Nature Walk (20-25 minutes) 

  1. One great way to practice mindfulness is to spend time in nature. Go for a walk or wander around your yard. As of today (Friday, March 20), most Minnesota state parks are still open to the public. Please practice social distancing rules by maintaining 6ft of space between yourself and other people. Depending on the space that is available, your walk may take less time. 
  2. While you’re on your walk, allow some time to pause and say things you notice. Here are some things to focus on while you’re walking:  
    • How the wind feels on your skin. 
    • How the sun warms you up when you stand in it. 
    • What noises do you hear? 
    • Look up and around you. Can you see or hear any birds or other animals?  
  3. End your walk at home or in an open space for playtime. Ask your youth how they can incorporate mindfulness into their playtime. Spend 10-15 minutes of free, active playtime. 
  4. Once inside, gather together in a sitting area.

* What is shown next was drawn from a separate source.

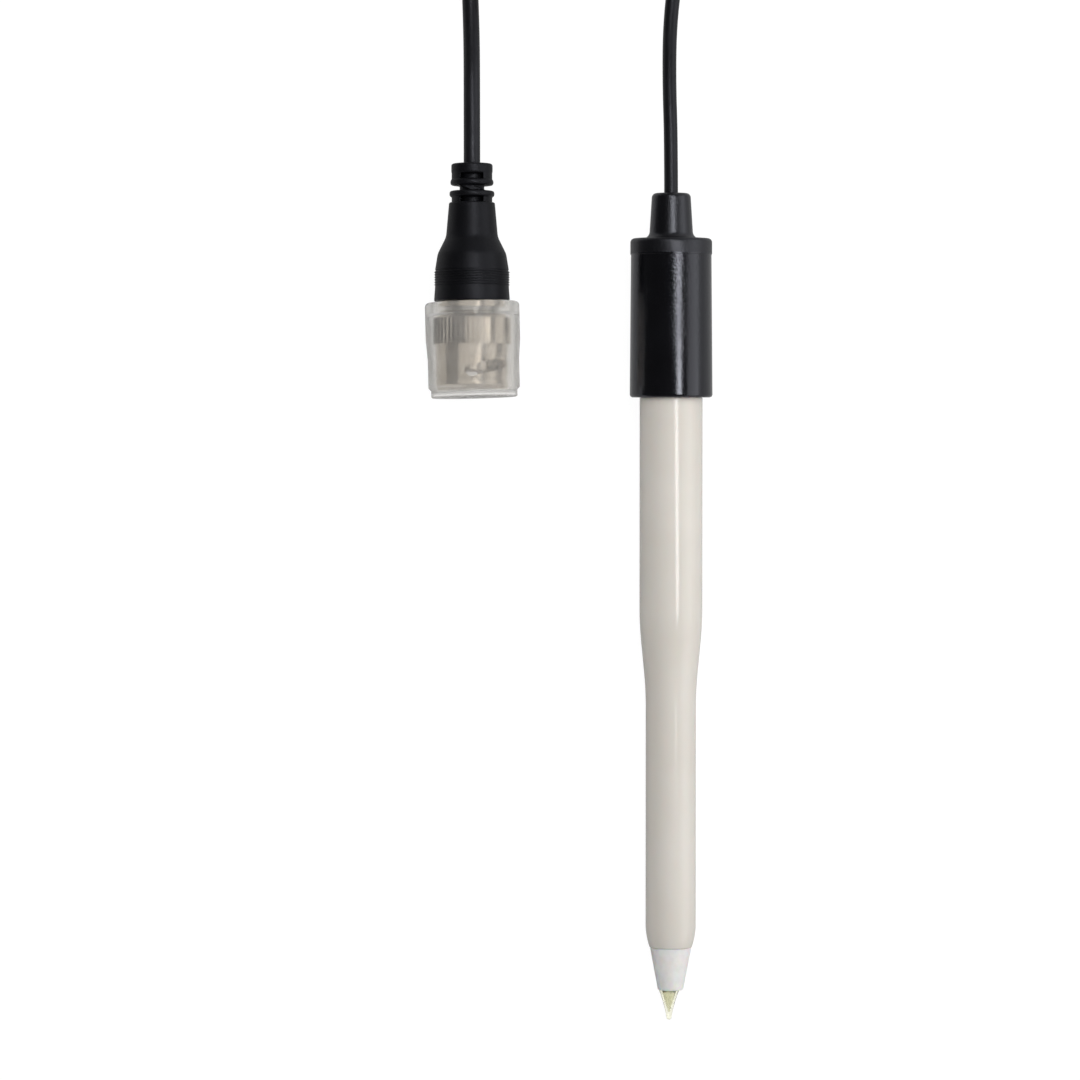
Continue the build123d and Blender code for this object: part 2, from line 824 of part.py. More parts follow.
# Insulator: a disc behind and a sleeve round the pin
insulator_start = pocket_start + seat
insulator_end = contact_end - insulator_recess
sleeve_bore_r = pocket_r - socket_wall
with BuildPart() as insulator:
    with BuildSketch(plug):
        with BuildLine():
            Polyline(
                (pin_r + seat, insulator_start),
                (pocket_r - seat, insulator_start),
                (pocket_r - seat, insulator_end),
                (sleeve_bore_r, insulator_end),
                (sleeve_bore_r, insulator_start + insulator_back),
                (pin_r + seat, insulator_start + insulator_back),
                close=True,
            )
        make_face()
    revolve(axis=plug_axis)
insulator.part.label = "insulator"
export_step(insulator.part, "parts/insulator.step")

# Centre pin, its collar behind the insulator
pin_start = insulator_start - seat - pin_collar
pin_end = contact_end - pin_recess
with BuildPart() as centre_pin:
    with BuildSketch(plug):
        with BuildLine():
            Polyline(
                (0, pin_start),
                (pin_collar_r, pin_start),
                (pin_collar_r, pin_start + pin_collar),
                (pin_r, pin_start + pin_collar),
                (pin_r, pin_end - pin_point),
                (pin_r / 2, pin_end),
                (0, pin_end),
                close=True,
            )
        make_face()
    revolve(axis=plug_axis)
centre_pin.part.label = "centre_pin"
export_step(centre_pin.part, "parts/centre_pin.step")

# Insulated core of the lead, from the jacket's end to the pin
with BuildPart() as plug_core:
    with BuildSketch(plug_section.offset(-post_end)):
        Circle(core_r)
    extrude(amount=post_end + pin_start)
plug_core.part.label = "plug_core"
export_step(plug_core.part, "parts/plug_core.step")

# Face gasket, on the contact against the flange
with BuildPart() as face_gasket:
    with BuildSketch(plug_section.offset(flange_end)):
        Circle(body_flange_r)
        Circle(contact_r + seat, mode=Mode.SUBTRACT)
    extrude(amount=gasket_thick)
face_gasket.part.label = "face_gasket"
export_step(face_gasket.part, "parts/face_gasket.step")

# Retaining ring, split so that it snaps on behind the nut
with BuildPart() as retaining_ring:
    with BuildSketch(plug_section.offset(ring_start)):
        Circle(ring_outer_r)
        Circle(ring_land_r + seat, mode=Mode.SUBTRACT)
        with Locations((0, -ring_outer_r)):
            Rectangle(ring_split, ring_outer_r, mode=Mode.SUBTRACT)
    extrude(amount=ring_thick)
retaining_ring.part.label = "retaining_ring"
export_step(retaining_ring.part, "parts/retaining_ring.step")

# Thrust washer, between the nut's inner flange and the spring washer
with BuildPart() as thrust_washer:
    with BuildSketch(plug_section.offset(washer_start)):
        Circle(washer_r)
        Circle(shank_r + running, mode=Mode.SUBTRACT)
    extrude(amount=washer_thick)
thrust_washer.part.label = "thrust_washer"
export_step(thrust_washer.part, "parts/thrust_washer.step")

# Spring washer: a flat ring bowed across its width
bow = spring_height - spring_strip
with BuildPart() as spring_washer:
    with BuildSketch(plug):
        with BuildLine():
            crest = ThreePointArc(
                (-washer_r, spring_start),
                (0, spring_start + bow),
                (washer_r, spring_start),
            )
            foot = ThreePointArc(
                (-washer_r, spring_start + spring_strip),
                (0, spring_start + spring_height),
                (washer_r, spring_start + spring_strip),
            )
            Line(crest @ 0, foot @ 0)
            Line(crest @ 1, foot @ 1)
        make_face()
    extrude(amount=washer_r, both=True)
    with BuildSketch(plug_section.offset(spring_start)):
        Circle(washer_r)
        Circle(shank_r + running, mode=Mode.SUBTRACT)
    extrude(amount=spring_height, mode=Mode.INTERSECT)
spring_washer.part.label = "spring_washer"
export_step(spring_washer.part, "parts/spring_washer.step")

# Cutter for one bayonet slot: a helical ramp through the wall and the round seat at its end
ramp_origin = plug_origin - Vector(0, nut_front - ramp_start, 0)
wall_mid_r = (nut_bore_r + barrel_r) / 2
wall_reach = knurl_crest_r - nut_bore_r
with BuildPart() as slot_cutter:
    with BuildLine():
        ramp = Helix(
            pitch=ramp_rise * 360 / ramp_angle,
            height=ramp_rise,
            radius=wall_mid_r,
            center=ramp_origin,
            direction=(0, 1, 0),
        )
    with BuildSketch(Plane(origin=ramp @ 0, x_dir=(0, 0, 1), z_dir=ramp % 0)):
        Rectangle(wall_reach, lug_slot)
    sweep(is_frenet=True)
    for place in (ramp @ 0, ramp @ 1):
        outward = place - Vector(plug_x, place.Y, plug_z)
        with BuildSketch(Plane(origin=place, z_dir=outward)):
            Circle(lug_slot / 2)
        extrude(amount=wall_reach / 2, both=True)

# Coupling nut: knurl, barrel, front rim, inner flange and two bayonet slots
knurl_start = nut_rear + nut_rear_slope
knurl_end = knurl_start + knurl_length
rim_start = nut_front - rim_length
ridge_half = ridge_share * pi * knurl_root_r / knurl_ridges
ridge_rise = knurl_crest_r - knurl_root_r
with BuildPart() as coupling_nut:
    with BuildSketch(plug):
        with BuildLine():
            Polyline(
                (shank_r + running, nut_rear),
                (nut_rear_r, nut_rear),
                (knurl_root_r, knurl_start),
                (knurl_root_r, knurl_end),
                (barrel_r, knurl_end),
                (barrel_r, rim_start - rim_groove),
                (rim_groove_r, rim_start - rim_groove),
                (rim_groove_r, rim_start),
                (rim_r, rim_start),
                (rim_r, nut_front - rim_chamfer),
                (rim_r - rim_chamfer, nut_front),
                (nut_bore_r + rim_chamfer, nut_front),
                (nut_bore_r, nut_front - rim_chamfer),
                (nut_bore_r, nut_rear + nut_flange),
                (shank_r + running, nut_rear + nut_flange),
                close=True,
            )
        make_face()
    revolve(axis=plug_axis)
    with BuildSketch(plug_section.offset(knurl_start)):
        with PolarLocations(knurl_root_r, knurl_ridges):
            Polygon(
                (-ridge_rise, -ridge_half),
                (ridge_rise, -ridge_half * ridge_crest),
                (ridge_rise, ridge_half * ridge_crest),
                (-ridge_rise, ridge_half),
                align=None,
            )
    extrude(amount=knurl_length)
    with BuildSketch(plug_section.offset(nut_front - ramp_start)):
        with PolarLocations(0, 2, start_angle=90):
            Rectangle(lug_depth_r, lug_slot, align=(Align.MIN, Align.CENTER))
    extrude(amount=ramp_start, mode=Mode.SUBTRACT)
    add(slot_cutter.part, mode=Mode.SUBTRACT)
    add(slot_cutter.part.rotate(plug_axis, 180), mode=Mode.SUBTRACT)
coupling_nut.part.label = "coupling_nut"
export_step(coupling_nut.part, "parts/coupling_nut.step")

# Frosted cover, closed in front and turned in at its mouth to grip the nut
cover_front = nut_front + nut_travel + cover_front_gap
cover_length = cover_front - cover_mouth_gap + cover_end_wall
cover_small_start = cover_wide_length + cover_slope
cover_lip_start = cover_length - cover_lip_length
lean_angle = radians(cover_lean)
cover_plane = Plane(
    origin=plug_origin - Vector(0, cover_mouth_gap, 0),
    x_dir=(cos(lean_angle), sin(lean_angle), 0),
    z_dir=(0, 0, -1),
)
with BuildPart() as plug_cover:
    with BuildSketch(cover_plane):
        with BuildLine():
            FilletPolyline(
                (cover_grip_r, 0),
                (cover_r, 0),
                (cover_r, cover_wide_length),
                (cover_small_r, cover_small_start),
                (cover_small_r, cover_lip_start - cover_lip_chamfer),
                (cover_lip_r, cover_lip_start),
                (cover_lip_r, cover_length),
                (0, cover_length),
                radius=[cover_mouth_round] + [cover_slope_round] * 2 + [cover_end_round] * 3,
            )
            Polyline(
                (0, cover_length),
                (0, cover_length - cover_end_wall),
                (cover_small_bore_r, cover_length - cover_end_wall),
                (cover_small_bore_r, cover_small_start),
                (cover_bore_r, cover_wide_length),
                (cover_bore_r, cover_grip_length + cover_bore_r - cover_grip_r),
                (cover_grip_r, cover_grip_length),
                (cover_grip_r, 0),
            )
        make_face()
    revolve(axis=Axis(cover_plane.origin, cover_plane.y_dir))
plug_cover.part.label = "plug_cover"
export_step(plug_cover.part, "parts/plug_cover.step")

print("lean of the probe in degrees:", round(lean * 180 / pi, 3))
for name, route, radii, tube in (
    ("probe run", probe_route, probe_radii, (cord_probe_run, probe_path)),
    ("plug run", plug_route, plug_radii, (cord_plug_run, plug_path)),
):
    solid, path = tube
    length = sum(edge.length for edge in path.edges())
    print(name, "length", round(length, 1), "radii", [round(r, 1) for r in radii])
    print("  runs", [round((b - a).length, 1) for a, b in zip(route, route[1:])])
    print("  volume over section times length", round(solid.part.volume / (pi * cord_r**2 * length), 5))
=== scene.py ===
import json
from math import atan2, cos, hypot, pi, radians, sin, sqrt, tan
from types import SimpleNamespace as Sizes

import bmesh
import bpy
from mathutils import Matrix, Vector, noise


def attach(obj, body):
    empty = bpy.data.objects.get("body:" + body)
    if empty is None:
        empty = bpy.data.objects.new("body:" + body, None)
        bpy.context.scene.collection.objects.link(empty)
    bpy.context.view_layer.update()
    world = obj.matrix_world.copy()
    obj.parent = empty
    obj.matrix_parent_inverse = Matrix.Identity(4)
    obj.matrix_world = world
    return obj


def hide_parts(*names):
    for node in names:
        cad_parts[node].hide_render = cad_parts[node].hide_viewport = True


# Blender part of the pH electrode: finishes, the moulded and turned forms, the lead and the light.
# Named sizes are millimetres, as on a drawing, and angles are degrees. The scene is in metres,
# and so are the lead's length and the places and sizes of the lights.
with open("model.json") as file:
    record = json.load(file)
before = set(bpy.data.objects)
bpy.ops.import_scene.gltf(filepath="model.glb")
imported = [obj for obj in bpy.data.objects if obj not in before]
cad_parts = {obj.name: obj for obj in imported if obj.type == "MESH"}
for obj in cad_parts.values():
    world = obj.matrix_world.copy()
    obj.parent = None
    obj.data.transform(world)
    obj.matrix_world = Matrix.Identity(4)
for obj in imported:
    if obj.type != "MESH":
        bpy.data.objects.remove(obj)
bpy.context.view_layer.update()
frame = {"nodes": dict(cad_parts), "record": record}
nodes = frame["nodes"]
mounts = {mount["name"]: mount for mount in frame["record"]["mounts"]}
mm = 0.001

scene = bpy.context.scene
scene.view_settings.view_transform = "Standard"
scene.cycles.sample_clamp_indirect = 3.0


# Places

def placeAlong(origin, direction, scale=mm):
    # local Z runs along the axis, local X stays sideways, and local sizes are millimetres
    along = Vector(direction).normalized()
    side = Vector((1, 0, 0))
    side = (side - along * side.dot(along)).normalized()
    place = Matrix((side, along.cross(side), along)).transposed() * scale
    place = place.to_4x4()
    place.translation = origin
    return place


gripStation = 85.1  # where the record's tube mount sits, from the end of the nose
nutFront = 16.2  # where the record's bayonet mount sits, from the boot's front face
gripAxis = Vector(mounts["tube_grip"]["axis"])
noseEnd = Vector(mounts["tube_grip"]["pos_m"]) + gripAxis * gripStation * mm
probePlace = placeAlong(noseEnd, -gripAxis)
plugAxis = Vector(mounts["plug_bayonet"]["axis"])
bootFace = Vector(mounts["plug_bayonet"]["pos_m"]) - plugAxis * nutFront * mm
plugPlace = placeAlong(bootFace, plugAxis)


def onProbe(x, along):
    return probePlace @ Vector((x, 0, along))


# Mesh tools

def eased(points, steps=7):
    # points are (radius, along, round): each corner with a round becomes an arc
    outline = []
    for index, point in enumerate(points):
        corner = Vector(point[:2])
        if len(point) < 3:
            outline.append(tuple(corner))
            continue
        before = Vector(points[index - 1][:2]) - corner
        after = Vector(points[index + 1][:2]) - corner
        half = before.angle(after) / 2
        reach = min(point[2] / tan(half), before.length * 0.499, after.length * 0.499)
        radius = reach * tan(half)
        start = corner + before.normalized() * reach
        end = corner + after.normalized() * reach
        middle = corner + (before.normalized() + after.normalized()).normalized() * radius / sin(half)
        for step in range(steps + 1):
            outline.append(tuple(middle + (start - middle).slerp(end - middle, step / steps) * radius))
    return outline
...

Short Breathing Exercise (5 mins) 

  1. As a group, practice breathing like balloons: 
  2. Take a deep breath in through your nose, and then blow it out of your mouth like a balloon. Close your eyes and picture a balloon if it helps. Do this several times.  

 

Art Activity (20 mins) 

  1. Art promotes focus, creativity and curiosity – all important components of mindfulness. Allow youth to free draw for 20 minutes. If they are having trouble coming up with ideas, ask them to think back to what they saw, heard, or felt on their walk. Coloring sheets are also a great tool to have on hand, as are collage materials for youth who get anxious about their drawing abilities.  
  2. Our minds often wander while making art. That is O.K. Gently return your focus to your art-making. 
 
Questions 

At the end of the lesson, ask everyone what they learned today. How can they take what they’ve learned today into their lives?